Aparecida Gama acha 'o cúmulo' não ter todos
os direitos (Foto: Flavio Moraes/G1)
Babá Aparecida Gama acha 'o cúmulo' não ter todos os direitos (Foto: Flavio Moraes/G1) O G1 conversou com Aparecida e outras domésticas que haviam sido ouvidas em 2013 – quando o clima ainda era de incerteza sobre as mudanças –, para saber como avaliam o cenário um ano depois da emenda.

“Eu acho o cúmulo. Praticamente não mudou nada. As empregadas domésticas continuam não tendo direito a nada”, disse Aparecida. “Quer saber? A pessoa trabalhar dez, 12 anos numa casa e não ter direito a nada? É um tempo perdido. É injusto, eu fico revoltada”, desabafou.
Para a doméstica Joana D’Arc Sousa Gomes de Oliveira, as mudanças também foram poucas.
“Na prática, mudou só os horários. Eu entro às 9h e saio às 18h20. Eu não trabalho sábado nem de domingo e se faço hora extra ela me paga. Antes, não tinha extra, não. Essa parte mudou”, disse. “Agora, FGTS, seguro-desemprego, isso aí, tinha que ser que nem todo mundo. Empregada doméstica acho que merece ter o seguro-desemprego”. “(Se eu for mandada embora) vou receber só o mês que eu trabalhei, eu não tenho direitos. E aí?”.
Joana conta que teve uma vida difícil na região de Irecê, na Bahia, que a impediu de terminar os estudos e conseguir um emprego que lhe ofereça todos os direitos.

“Na minha vida eu comecei a trabalhar com 13 anos, eu trabalhava olhando as crianças. Eu fui criada pela minha vó, sem meus pais. Fui criada quase sozinha. A gente trabalhava na roça, de agricultora. Era difícil”, desabafa. “Consegui estudar até a quarta-série, não tinha opção.”

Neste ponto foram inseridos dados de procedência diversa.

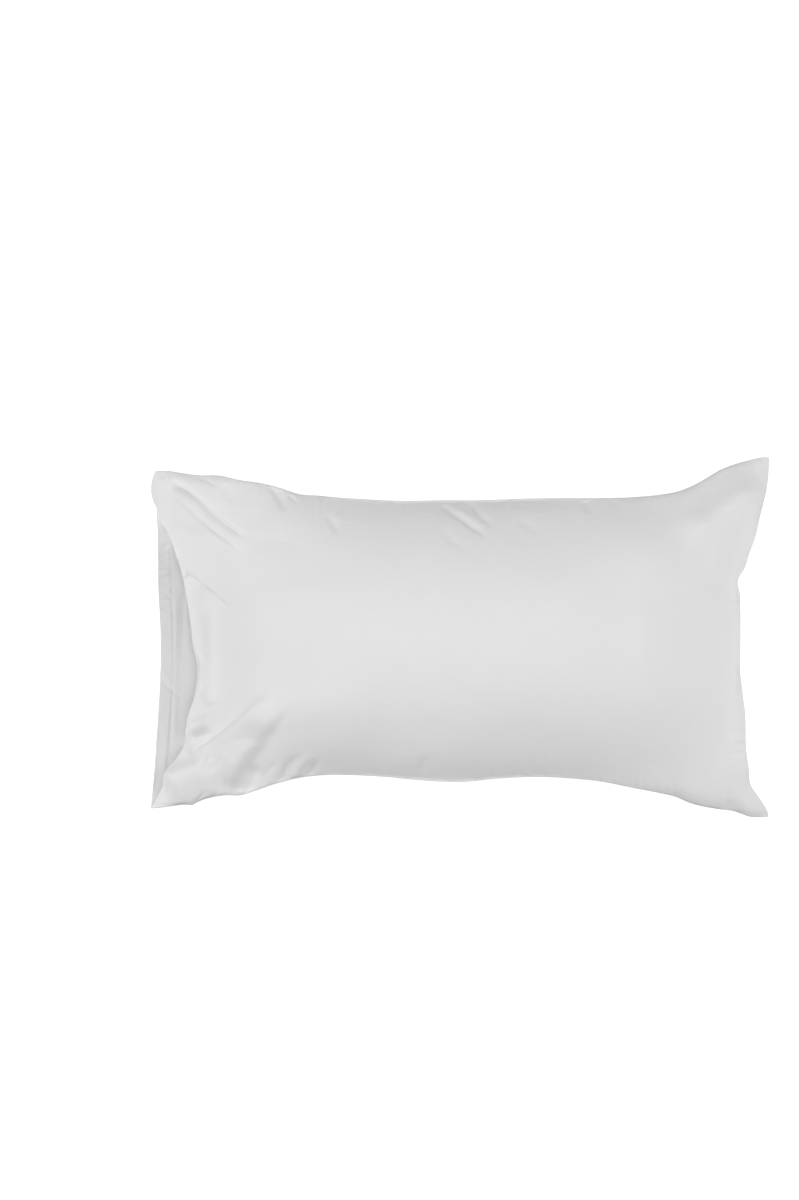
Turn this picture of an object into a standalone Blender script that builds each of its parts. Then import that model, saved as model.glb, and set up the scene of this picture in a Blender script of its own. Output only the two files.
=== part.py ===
"""A housewife pillowcase drawn over its pillow, lying on its back with its face up.

+X runs from the open mouth to the closed end, +Y from the near side seam to the far one, and
+Z up through the crown. The surface it lies on is z = 0. Two cut pieces make the case:

* front_panel: the face cloth with its turned-in mouth edge. With what it is drawn over it is
  one filled solid, with a crown, drawn-in sides, flat corner ears and its main folds.
* back_panel: a thin cloth sheet under the whole filled solid, seam to seam, which runs on
  past the front's turned edge to its own stitched hem.
"""

from collections import namedtuple

import bpy
import bmesh
import numpy as np

MM = 0.001

# Driving sizes, in metres.
CLOTH = 0.0015  # one panel's thickness
HEM_THICKNESS = 0.0027  # the back panel's doubled-over mouth edge
HEM_WIDTH = 0.016
SEAM_GAP = 0.0004  # clearance between the two panels
CROWN = 0.095  # how far the face swells above its seams
TURNED_EDGE = 0.002  # thickness of the front's turned-in edge
MOUTH_DEPTH = 0.16  # share of the length over which the turned edge comes down to the back

# How full the pillow is across its plan: 1 in the middle, 0 at the seams.
LENGTH_POWER = 5.0
WIDTH_POWER = 1.8
CROWN_POWER = 0.85
CORNER_SOFTENING = 0.8
EDGE_POWER = 14
REST_FULLNESS = 0.45  # fuller than this, the back lies flat on the surface
BELLY_POWER = 1.8
END_REACH = 0.25  # share of the length over which an end seam's height is felt
MOUTH_SLACK = 0.34  # share of the length over which the back's slack mouth lies low
SLACK_START = 0.06  # share of the length over which that slack begins
CORNER_REACH = 0.12  # share of the length over which a corner's own height is felt
HEM_CURL = 1.9  # how soon the hem's upward curl dies away across the mouth strip
CLOSE_SHARE = 1.6  # where the mouth strip is narrow, all of it is as high as its hem
CLOSE_REACH = 25.0  # millimetres of width over which that stops
SWELL_END_POWER = 10
SWELL_SIDE_POWER = 6

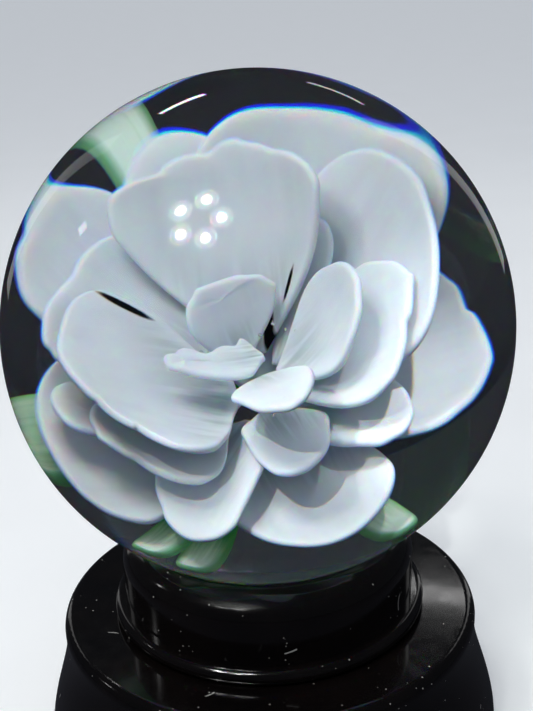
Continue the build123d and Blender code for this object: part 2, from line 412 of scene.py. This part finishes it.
petal("outer_petal_1", turn=76, root=3.2, rise=-0.5, lift=21, length=24.5, width=23.5,
      shoulder=0.7, tip=0.45, dish=35, cup=16, lean=1.0, uneven=-0.15,
      lobes=((0.58, -0.7, 0.05), (0.46, -0.3, 0.05)), finish=opal)
petal("outer_petal_2", turn=9, root=3.4, rise=-1.8, lift=9, length=18, width=22,
      shoulder=0.6, tip=0.65, dish=70, cup=19, lean=0.5, twist=-4, uneven=0.2,
      lobes=((0.375, -0.6, 0.012), (0.35, 0.3, 0.015), (0.69, -0.4, 0.03)), finish=opal)
petal("outer_petal_3", turn=288, root=2.3, rise=-1.5, lift=8, length=22, width=17.5,
      shoulder=0.55, tip=0.65, dish=150, cup=19, lean=-0.5, twist=2, uneven=0.05,
      lobes=((0.58, 0.3, 0.05), (0.16, -0.3, 0.03)), finish=opal)
petal("outer_petal_4", turn=247, root=2.5, rise=-0.3, lift=8, length=22.5, width=11,
      shoulder=0.45, tip=0.4, dish=-50, cup=13, lean=3.0, twist=9, uneven=-0.15,
      lobes=((0.34, 0.5, 0.05), (0.72, -0.3, 0.03)), finish=opal)
petal("outer_petal_5", turn=186, root=4.4, rise=-1.7, lift=6, length=16.5, width=25.5,
      shoulder=0.6, tip=0.35, dish=115, cup=55, lean=2.5, twist=-1, uneven=0.15,
      lobes=((0.41, 0.35, 0.02), (0.3, 0.2, 0.08)), finish=opal)
petal("outer_petal_6", turn=137, root=4.3, rise=-0.6, lift=21, length=22, width=15.5,
      shoulder=0.8, tip=0.5, dish=40, cup=80, lean=-1.0, twist=5, uneven=0.15,
      lobes=((0.44, -0.35, 0.02), (0.545, 0.2, 0.03)), finish=opal)
petal("outer_petal_7", turn=105, root=3.9, rise=-1.8, lift=15, length=24, width=15,
      shoulder=0.6, tip=0.5, dish=45, cup=80, lean=-0.5, twist=-2, uneven=-0.05, finish=opal)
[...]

Em São Paulo, com o emprego de doméstica, disse que a vida melhorou um pouco. “Eu criei meus três filhos”, revelou. Contudo, considera injusto não ter os mesmos direitos do que os demais trabalhadores.
“Eu queria que os representantes, o governo, agilizassem isso aí. Porque as empregadas domésticas também precisam de direitos. Na hora de votar eles ficam pedindo, fazendo promessa”
Joana D’Arc de Oliveira, doméstica
“Eu queria que os representantes, o governo, agilizassem isso aí. Porque as empregadas domésticas também precisam de direitos. Na hora de votar eles pedem, ficam pedindo, fazendo promessa.”
'A gente ganhou, mas não levou'
Na avaliação da diretora do Sindicato Empregadas e Trabalhadores Domésticos da Grande São Paulo, Eliana Gomes Menezes, o resultado até agora da emenda constitucional é “totalmente negativo”. E explica: “a gente ganhou, mas não levou. Quando saiu a aprovação da PEC a  promessa era que que em 90 dias seria regulamentado.”

De acordo com Eliana, até mesmo a questão da jornada de trabalho e das horas-extras pode não funcionar efetivamente, caso não tenha a boa vontade do patrão. “Tudo depende de provas, a empregada trabalha 15 horas, 16 horas, e tem patrão que ainda tem cara a pau de assinar o caderninho de ponto dizendo que trabalhou 8 horas. Se não tem um cartão assinado pelos dois, não tem como provar.”

A doméstica Cecília Jesus Silva, de 28 anos, por exemplo, mudou de emprego justamente porque a patroa anterior não estava cumprindo a regra da jornada de trabalho. “Eu estava trabalhando muito e não estava sendo valorizada”. Atualmente disse que encontrou um novo emprego, onde trabalha menos, e ganha mais.

Apesar da mudança, segue sem os demais diretos: “a gente trabalha do mesmo jeito, como todo mundo, a gente se sente injustiçada”, diz.